One of the most familiar sayings in Hollywood is “Be nice to the people on your way up. They may be the same people you meet on the way down.” Apparently the saying has been lost on a few people as the latest Hollywood “feud” between actor Hugo Weaving and producer/director Michael Bay has hit online amidst quite a bit of fan controversy.
Earlier last week Weaving spoke to various media outlets regarding his participation on several films. One of those comments included his reluctance (okay his extreme unwillingness) to return as Red Skull in the Marvel films. But it’s his comments about playing the voice of Megatron in the ‘Transformers’ films that seemed to hit home with Bay.

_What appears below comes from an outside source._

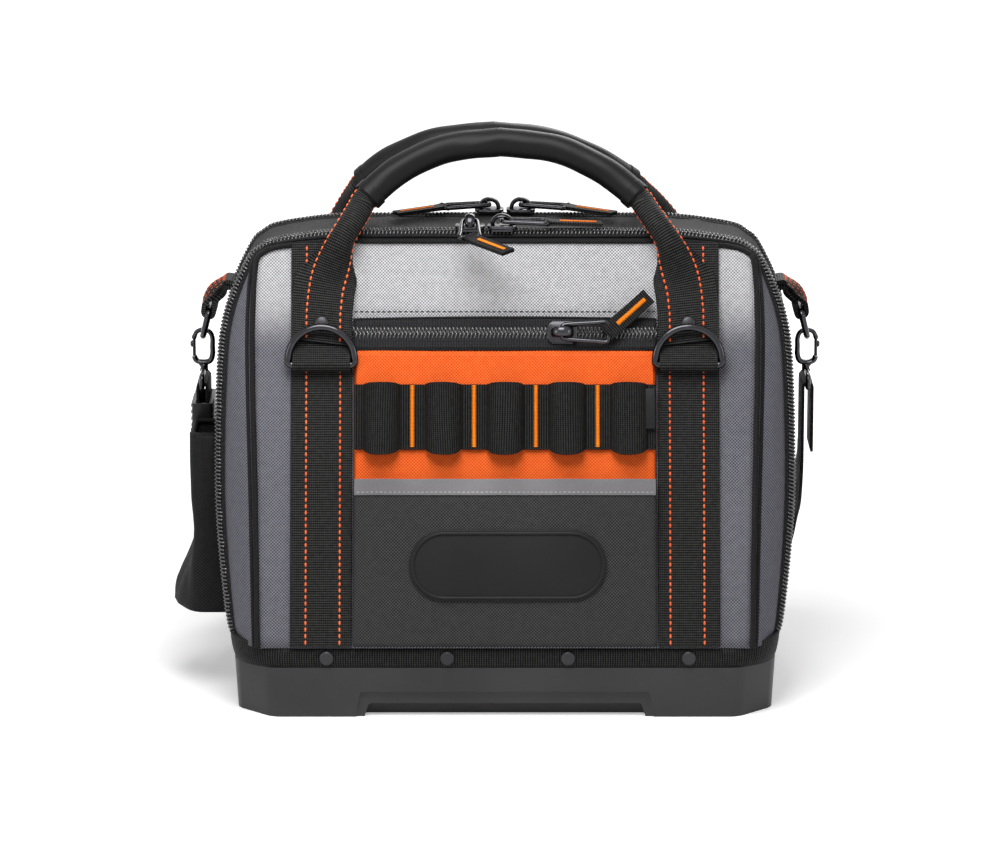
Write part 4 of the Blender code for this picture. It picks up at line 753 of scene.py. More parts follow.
for prefix, turn in COVERS:
    body = f"{prefix}_cover"
    bm = cloth(64, 56, panel_place, panel_flat)
    piece(f"{prefix}_panel_cloth", bm, grey_cloth_painted_top, body, f"{prefix}_shell", CLOTH, turn=turn)
    bm = cloth(200, 8, gusset_place, gusset_flat)
    piece(f"{prefix}_gusset_cloth", bm, gusset_painted_shade_cloth, body, "", GUSSET_CLOTH, turn=turn)
print("covers made")

# %% Piping
PIPING, CORD_LIFT = 0.0017, 0.0006
WELT, WELT_BACK, WELT_LIFT = 0.0013, 0.0036, 0.0007
cord, welt = [], []
for (edge,), (point, across, out) in zip(edge_rows, cover_rows):
    cord.append(edge + CORD_LIFT * (PANEL_OUT + out).normalized())
    welt.append(edge + WELT_BACK * (point - edge).normalized() + WELT_LIFT * out)
for prefix, turn in COVERS:
    for label, line, radius in (("piping", cord, PIPING), ("welt", welt, WELT)):
        bm = wire([row[0] for row in evenly(points_only(line), 300)], radius)
        piece(f"{prefix}_{label}", bm, piping_tape, f"{prefix}_cover", turn=turn)
print("piping made")

# %% [markdown]
# ## The big zips
# The teeth of a coil zip are one stiff nylon thread, wound into a flat helix and sewn along the
# edge of its tape. The helix is a curve: a circle that moves on along the arch. The two sides
# are set off by half a turn, so the loops of one stand between those of the other.

# %% Zip tapes and coils
TOOTH_PITCH = 0.00235
TURN_POINTS = 8
COIL_CENTRE = 0.00165
COIL_HALF_WIDTH, COIL_HALF_HEIGHT = 0.00185, 0.00085
COIL_LIFT, COIL_WIRE = 0.0005, 0.00056
TAPE_REACH = ZIP_TAPE + 0.0020
TAPE_EDGE = 0.0004
TAPE_THICK = 0.0012
TAPE_SEAM, TAPE_SEAM_LIFT = 0.0048, 0.0006


def coil(rows, phase, lift=COIL_LIFT, flatness=1.0):
    """A helix along rows of (point, across, out)."""
    count = int(path_length(rows) / TOOTH_PITCH) * TURN_POINTS
    points = []
    for k, (point, across, out) in enumerate(evenly(rows, count)):
        angle = 2 * math.pi * k / TURN_POINTS + phase
        reach = COIL_CENTRE + COIL_HALF_WIDTH * math.cos(angle)
        rise = lift + COIL_HALF_HEIGHT * math.sin(angle) * flatness
        points.append(point + reach * across + rise * out)
    return wire(points, COIL_WIRE, resolution=1)


def build_zip_half(name, rows, body, phase, turn):
    def place(x, y):
        point, across, out = at(rows, x)
        spot = point + (TAPE_EDGE + TAPE_REACH * y) * across + TAPE_EDGE * (1 - y) * out
        return footed(spot, x)

    bm = cloth(200, 3, place, (arch_length, TAPE_REACH), along_x=True)
    if body != "main":
        bmesh.ops.reverse_faces(bm, faces=bm.faces)
    piece(f"{name}_tape", bm, zip_tape, body, name, TAPE_THICK, turn=turn)
    piece(f"{name}_coil", coil(rows, phase), coil_nylon, body, turn=turn)
    seam = [(p + TAPE_SEAM * a + TAPE_SEAM_LIFT * o, o) for p, a, o in rows]
    piece(f"{name}_stitches", stitches(seam, ZIP_SEAM), black_thread, body, turn=turn)


for prefix, turn in COVERS:
    build_zip_half(f"{prefix}_zip", cover_rows, f"{prefix}_cover", 0.0, turn)
for prefix, turn in COVERS:
    build_zip_half(f"spine_zip_{prefix}", spine_rows, "main", math.pi, turn)
print("zips made")

# %% [markdown]
# ## Spine
# The spine is a band of charcoal cloth between the two zips, from one side of the tray over the
# top to the other. It sinks a little between the zips.

# %% Spine band
SPINE_SINK = 0.0012


def spine_place(x, y):
    point, back, out = at(spine_rows, x)
    front = point + (ZIP_TAPE + GAP) * back
    rear = Vector((front.x, -front.y, front.z))
    sink = SPINE_SINK * math.sin(math.pi * y)
    return footed(front.lerp(rear, y) + (ripple(x * 70, y * 2, 8.0, PUCKER) - sink) * out, x)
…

Weaving, by all means, is not the first who has come out against the director and his ‘Transformers’ franchise. Megan Fox and Shia LaBeouf both spoke out about the director/producer but it was the comments from Weaving that may have been the last straw.
“No. That’s a weird job for me because it honestly was a two-hour voice job, initially. I was doing a play and I actually didn’t have time, anyway. It was one of the only things I’ve ever done where I had no knowledge of it, I didn’t care about it, I didn’t think about it. They wanted me to do it. In one way, I regret that bit. I don’t regret doing it, but I very rarely do something if it’s meaningless. It was meaningless to me, honestly. I don’t mean that in any nasty way. I did it. It was a two-hour voice job, while I was doing other things. Of course, it’s a massive film that’s made masses of money. I just happened to be the voice of one of the iconic villainous characters. But, my link to that and to Michael Bay is so minimal. I have never met him. I was never on set. I’ve seen his face on Skype. I know nothing about him, really. I just went in and did it. I never read the script. I just have my lines, and I don’t know what they mean. That sounds absolutely pathetic! I’ve never done anything like that, in my life. It’s hard to say any more about it than that, really.”
After hearing about Weaver’s comments, Bay quickly took to his computer and blogged a rather scathing retort. Although he didn’t name names, it was quite obvious who the comment was directed at:
“Do you ever get sick of actors that make $15 million a picture, or even $200,000 for voice-over work that took a brisk one hour and 43 minutes to complete, and then complain about their jobs?
With all the problems facing our world today, do these grumbling thespians really think people reading the news actually care about trivial complaints that their job wasn’t “artistic enough” or “fulfilling enough”? [...] What happened to people who had integrity, who did a job, got paid for their hard work, and just smiled afterward? Be happy you even have a job — let alone a job that pays you more than 98% of the people in America.
I have a wonderful idea for all those whiners: They can give their “unhappy job money” to a wonderful Elephant Rescue. It’s the David Sheldrick Wildlife Trust in Africa. I will match the funds they donate.”
The post has since been taken down but not before other media outlets like THR got a hold of it. But is this a case of Bay getting his pants in a knot before really understanding what Weaving was trying to say?
Most would just take Weaving’s comments at face value. He was asked to do a voice over, he went in, read lines, met the director via Skype and got paid. He didn’t have to research the role and he didn’t have to sit in make-up or be loaded up with prosthetics to become Megatron. Compared to other roles he’s had, such as his work on ‘Cloud Atlas,’ and Elrond in the ‘Lord of the Rings’ and ‘The Hobbit’ trilogies, reading lines in a recording studio can be considered “meaningless” although a better word to have described the experience would have been better utilized.
Bay on the other hand, may have jumped the gun with his response but this is not anything new. His responses to his latest changes for the reboot of ‘Teenage Mutant Ninja Turtles’ sparked a firestorm of derision among Turtle fans. And when Megan Fox decided to compare Bay to Hitler, he also sharply responded by saying:
“Well, that’s Megan Fox for you. She says some very ridiculous things because she’s 23 years old and she still has a lot of growing to do. You roll your eyes when you see statements like that and think, ‘OK Megan, you can do whatever you want. I got it. Nick Cage wasn’t a big actor when I cast him, nor was Ben Affleck before I put him in Armageddon. Shia LaBeouf wasn’t a big movie star before he did Transformers – and then he exploded. Nobody in the world knew about Megan Fox until I found her and put her in Transformers.”
Whether it was common sense or Hasbro calling Bay up and telling him to play nice, his post to Weaving’s comments can no longer be found but has the damage already been done? What is known is that the ‘Transformers’ franchise is Bay’s baby, and like a mother tiger protecting its cub, Bay will not allow anyone to belittle his work.
Will this be the end of Megatron? After all, he was killed in the last film. Or do you think Weaving has a point? Whether you are on Team Bay or Team Weaving, it looks like this battle of who is more important in the business may continue to be fought behind the scenes.